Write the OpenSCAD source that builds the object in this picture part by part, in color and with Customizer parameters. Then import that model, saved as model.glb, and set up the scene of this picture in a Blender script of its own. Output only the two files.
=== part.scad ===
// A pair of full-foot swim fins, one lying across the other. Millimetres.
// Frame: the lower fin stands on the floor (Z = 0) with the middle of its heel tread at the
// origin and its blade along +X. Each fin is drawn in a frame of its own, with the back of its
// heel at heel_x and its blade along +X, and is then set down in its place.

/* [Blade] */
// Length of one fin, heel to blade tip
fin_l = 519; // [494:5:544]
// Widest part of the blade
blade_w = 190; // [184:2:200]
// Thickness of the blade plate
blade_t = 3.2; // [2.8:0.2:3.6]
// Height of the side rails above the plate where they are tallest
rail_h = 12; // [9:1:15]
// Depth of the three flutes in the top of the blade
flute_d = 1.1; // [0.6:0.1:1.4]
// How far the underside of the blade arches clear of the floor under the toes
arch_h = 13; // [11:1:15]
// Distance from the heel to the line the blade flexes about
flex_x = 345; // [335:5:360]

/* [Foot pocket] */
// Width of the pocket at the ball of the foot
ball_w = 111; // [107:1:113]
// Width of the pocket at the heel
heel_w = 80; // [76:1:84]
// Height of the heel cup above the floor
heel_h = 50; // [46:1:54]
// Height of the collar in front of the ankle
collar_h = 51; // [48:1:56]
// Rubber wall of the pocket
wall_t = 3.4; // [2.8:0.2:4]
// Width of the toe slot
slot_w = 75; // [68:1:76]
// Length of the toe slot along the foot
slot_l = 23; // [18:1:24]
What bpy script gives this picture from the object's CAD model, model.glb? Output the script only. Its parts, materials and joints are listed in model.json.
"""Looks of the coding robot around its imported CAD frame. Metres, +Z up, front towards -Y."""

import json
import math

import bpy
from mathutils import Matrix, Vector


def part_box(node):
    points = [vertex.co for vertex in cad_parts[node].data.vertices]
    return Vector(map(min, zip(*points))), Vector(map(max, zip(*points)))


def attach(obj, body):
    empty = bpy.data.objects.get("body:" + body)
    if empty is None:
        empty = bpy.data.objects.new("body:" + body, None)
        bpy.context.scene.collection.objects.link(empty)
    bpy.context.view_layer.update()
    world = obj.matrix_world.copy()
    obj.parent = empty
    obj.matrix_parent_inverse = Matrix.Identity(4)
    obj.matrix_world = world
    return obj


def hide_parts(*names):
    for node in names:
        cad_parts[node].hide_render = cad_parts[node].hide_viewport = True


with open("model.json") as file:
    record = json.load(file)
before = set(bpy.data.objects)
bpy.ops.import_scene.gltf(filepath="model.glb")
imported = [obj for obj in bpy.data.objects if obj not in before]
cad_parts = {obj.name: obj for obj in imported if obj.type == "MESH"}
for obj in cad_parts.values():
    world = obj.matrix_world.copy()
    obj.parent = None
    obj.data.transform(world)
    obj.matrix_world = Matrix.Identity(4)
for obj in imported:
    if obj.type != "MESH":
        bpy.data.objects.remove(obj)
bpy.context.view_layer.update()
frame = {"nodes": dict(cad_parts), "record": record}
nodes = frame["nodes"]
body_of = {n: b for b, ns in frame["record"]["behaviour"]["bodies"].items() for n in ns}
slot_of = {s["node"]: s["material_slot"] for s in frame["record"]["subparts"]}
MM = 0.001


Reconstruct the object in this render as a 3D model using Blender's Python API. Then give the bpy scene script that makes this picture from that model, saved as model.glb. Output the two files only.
━━━
Above are some records; repeat all of them exactly.

▸ Output for this exercise
Write the OpenSCAD source that builds the object in this picture part by part, in color and with Customizer parameters. Then import that model, saved as model.glb, and set up the scene of this picture in a Blender script of its own. Output only the two files.
=== part.scad ===
// A pair of full-foot swim fins, one lying across the other. Millimetres.
// Frame: the lower fin stands on the floor (Z = 0) with the middle of its heel tread at the
// origin and its blade along +X. Each fin is drawn in a frame of its own, with the back of its
// heel at heel_x and its blade along +X, and is then set down in its place.

/* [Blade] */
// Length of one fin, heel to blade tip
fin_l = 519; // [494:5:544]
// Widest part of the blade
blade_w = 190; // [184:2:200]
// Thickness of the blade plate
blade_t = 3.2; // [2.8:0.2:3.6]
// Height of the side rails above the plate where they are tallest
rail_h = 12; // [9:1:15]
// Depth of the three flutes in the top of the blade
flute_d = 1.1; // [0.6:0.1:1.4]
// How far the underside of the blade arches clear of the floor under the toes
arch_h = 13; // [11:1:15]
// Distance from the heel to the line the blade flexes about
flex_x = 345; // [335:5:360]

/* [Foot pocket] */
// Width of the pocket at the ball of the foot
ball_w = 111; // [107:1:113]
// Width of the pocket at the heel
heel_w = 80; // [76:1:84]
// Height of the heel cup above the floor
heel_h = 50; // [46:1:54]
// Height of the collar in front of the ankle
collar_h = 51; // [48:1:56]
// Rubber wall of the pocket
wall_t = 3.4; // [2.8:0.2:4]
// Width of the toe slot
slot_w = 75; // [68:1:76]
// Length of the toe slot along the foot
slot_l = 23; // [18:1:24]
What bpy script gives this picture from the object's CAD model, model.glb? Output the script only. Its parts, materials and joints are listed in model.json.
"""Looks of the coding robot around its imported CAD frame. Metres, +Z up, front towards -Y."""

import json
import math

import bpy
from mathutils import Matrix, Vector


def part_box(node):
    points = [vertex.co for vertex in cad_parts[node].data.vertices]
    return Vector(map(min, zip(*points))), Vector(map(max, zip(*points)))


def attach(obj, body):
    empty = bpy.data.objects.get("body:" + body)
    if empty is None:
        empty = bpy.data.objects.new("body:" + body, None)
        bpy.context.scene.collection.objects.link(empty)
    bpy.context.view_layer.update()
    world = obj.matrix_world.copy()
    obj.parent = empty
    obj.matrix_parent_inverse = Matrix.Identity(4)
    obj.matrix_world = world
    return obj


def hide_parts(*names):
    for node in names:
        cad_parts[node].hide_render = cad_parts[node].hide_viewport = True


with open("model.json") as file:
    record = json.load(file)
before = set(bpy.data.objects)
bpy.ops.import_scene.gltf(filepath="model.glb")
imported = [obj for obj in bpy.data.objects if obj not in before]
cad_parts = {obj.name: obj for obj in imported if obj.type == "MESH"}
for obj in cad_parts.values():
    world = obj.matrix_world.copy()
    obj.parent = None
    obj.data.transform(world)
    obj.matrix_world = Matrix.Identity(4)
for obj in imported:
    if obj.type != "MESH":
        bpy.data.objects.remove(obj)
bpy.context.view_layer.update()
frame = {"nodes": dict(cad_parts), "record": record}
nodes = frame["nodes"]
body_of = {n: b for b, ns in frame["record"]["behaviour"]["bodies"].items() for n in ns}
slot_of = {s["node"]: s["material_slot"] for s in frame["record"]["subparts"]}
MM = 0.001


Reconstruct the object in this render as a 3D model using Blender's Python API. Then give the bpy scene script that makes this picture from that model, saved as model.glb. Output the two files only.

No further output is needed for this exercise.